The reason I’m quiet this weekend — and there’s always a reason — is that I spent most of last week knee-deep in schoolwork, trying to catch up…and then hit this weekend, discovered I have an exam on Tuesday, and am now knee-deep again.
It’s exhausting stuff. I like the classes, and I like the material. It turns out I really, really dig anthropology. If I weren’t going to school for it, I think studying the field would have become a hobby.
But I hate quizzes and tests. Mostly due to a lack of self confidence. I always assume I know less than I actually know. Which is unfair to my own brain, which seems to retain things quite well (better than it lets on.)
So here I am, writing out an essay for each of five questions. Two of which will be my exam on Tuesday. Which two? Beats me.
The problem I’m running into is that, with this type of thing, I try to be succinct. Which means I’m delivering the information in much less space than is required. College definitely teaches you to woolgather, one realizes after spending a little time there.
It’s all fun and good until a test comes up and then I think “right, time to quit and go get a job making pizzas.”
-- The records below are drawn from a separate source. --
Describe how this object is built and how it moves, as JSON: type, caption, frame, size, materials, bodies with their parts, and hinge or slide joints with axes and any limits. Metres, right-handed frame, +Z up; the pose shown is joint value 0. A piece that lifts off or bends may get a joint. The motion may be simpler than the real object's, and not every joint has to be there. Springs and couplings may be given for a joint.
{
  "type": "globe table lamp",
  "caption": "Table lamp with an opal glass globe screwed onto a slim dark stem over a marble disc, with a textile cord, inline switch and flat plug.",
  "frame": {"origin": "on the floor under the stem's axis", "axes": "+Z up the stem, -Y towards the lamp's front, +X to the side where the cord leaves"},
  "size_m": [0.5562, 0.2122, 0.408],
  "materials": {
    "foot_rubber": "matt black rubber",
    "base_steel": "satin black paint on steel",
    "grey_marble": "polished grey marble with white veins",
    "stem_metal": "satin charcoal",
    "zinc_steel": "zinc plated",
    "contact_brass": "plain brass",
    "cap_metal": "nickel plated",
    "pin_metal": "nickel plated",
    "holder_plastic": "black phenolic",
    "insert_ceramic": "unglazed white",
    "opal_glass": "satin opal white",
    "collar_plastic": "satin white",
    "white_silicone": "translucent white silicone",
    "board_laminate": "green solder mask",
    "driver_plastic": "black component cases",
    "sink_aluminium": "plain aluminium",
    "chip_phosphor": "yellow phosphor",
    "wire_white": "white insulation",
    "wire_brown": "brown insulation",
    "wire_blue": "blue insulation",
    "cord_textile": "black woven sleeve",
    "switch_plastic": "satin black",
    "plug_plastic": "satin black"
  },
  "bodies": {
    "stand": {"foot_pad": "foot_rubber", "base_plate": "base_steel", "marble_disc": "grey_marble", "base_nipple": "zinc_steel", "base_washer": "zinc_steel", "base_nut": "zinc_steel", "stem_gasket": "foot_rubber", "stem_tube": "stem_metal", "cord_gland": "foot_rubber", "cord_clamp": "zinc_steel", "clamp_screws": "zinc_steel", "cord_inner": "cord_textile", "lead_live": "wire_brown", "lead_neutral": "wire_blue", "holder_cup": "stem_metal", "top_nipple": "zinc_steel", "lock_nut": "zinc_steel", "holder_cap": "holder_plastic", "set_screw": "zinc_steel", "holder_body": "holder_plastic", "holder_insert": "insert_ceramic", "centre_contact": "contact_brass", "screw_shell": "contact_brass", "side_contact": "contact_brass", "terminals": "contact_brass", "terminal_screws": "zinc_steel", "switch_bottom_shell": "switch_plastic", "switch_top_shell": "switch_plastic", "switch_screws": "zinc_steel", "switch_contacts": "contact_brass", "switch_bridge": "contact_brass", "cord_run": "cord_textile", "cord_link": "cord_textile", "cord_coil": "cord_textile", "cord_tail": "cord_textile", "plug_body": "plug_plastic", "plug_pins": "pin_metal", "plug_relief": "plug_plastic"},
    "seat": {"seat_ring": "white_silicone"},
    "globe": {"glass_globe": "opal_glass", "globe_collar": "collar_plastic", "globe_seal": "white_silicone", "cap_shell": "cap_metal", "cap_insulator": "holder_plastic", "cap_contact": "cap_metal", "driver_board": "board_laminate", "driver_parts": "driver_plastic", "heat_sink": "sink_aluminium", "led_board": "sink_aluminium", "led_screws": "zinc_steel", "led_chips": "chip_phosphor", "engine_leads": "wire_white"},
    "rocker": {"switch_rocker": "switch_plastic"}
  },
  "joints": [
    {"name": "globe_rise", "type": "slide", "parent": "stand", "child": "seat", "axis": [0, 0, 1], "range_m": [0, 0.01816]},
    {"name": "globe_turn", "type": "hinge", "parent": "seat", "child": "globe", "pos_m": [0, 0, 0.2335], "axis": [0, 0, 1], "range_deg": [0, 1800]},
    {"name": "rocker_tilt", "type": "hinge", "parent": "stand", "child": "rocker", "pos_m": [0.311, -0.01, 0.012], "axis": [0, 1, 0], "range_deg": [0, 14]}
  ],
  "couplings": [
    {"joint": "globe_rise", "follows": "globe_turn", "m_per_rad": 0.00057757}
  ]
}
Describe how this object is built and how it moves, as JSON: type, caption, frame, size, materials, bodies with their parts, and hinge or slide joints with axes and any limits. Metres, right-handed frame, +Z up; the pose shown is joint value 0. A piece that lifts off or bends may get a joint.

You’ve probably read this previously. Or maybe you haven’t. But here is the wonderful and terribly cool Clive Barker talking about genre. Remarkably coherent and intelligent for being an impromptu speech. But then, anyone who’s listened to Clive Barker knows that coherent and intelligent are good descriptors of him.
I have three Dan Simmons, one Roger Zelazny, and one Harlan Ellison book, all waiting for me to read. I have a two novels waiting for me, and I have a short story that clicked into place two days ago and is ready to be written. I have submissions to send out.
Also, it’s very cold here. But that’s not much of a complaint, because I have this very warm pot of tea.
Okay. Back to the essay grind.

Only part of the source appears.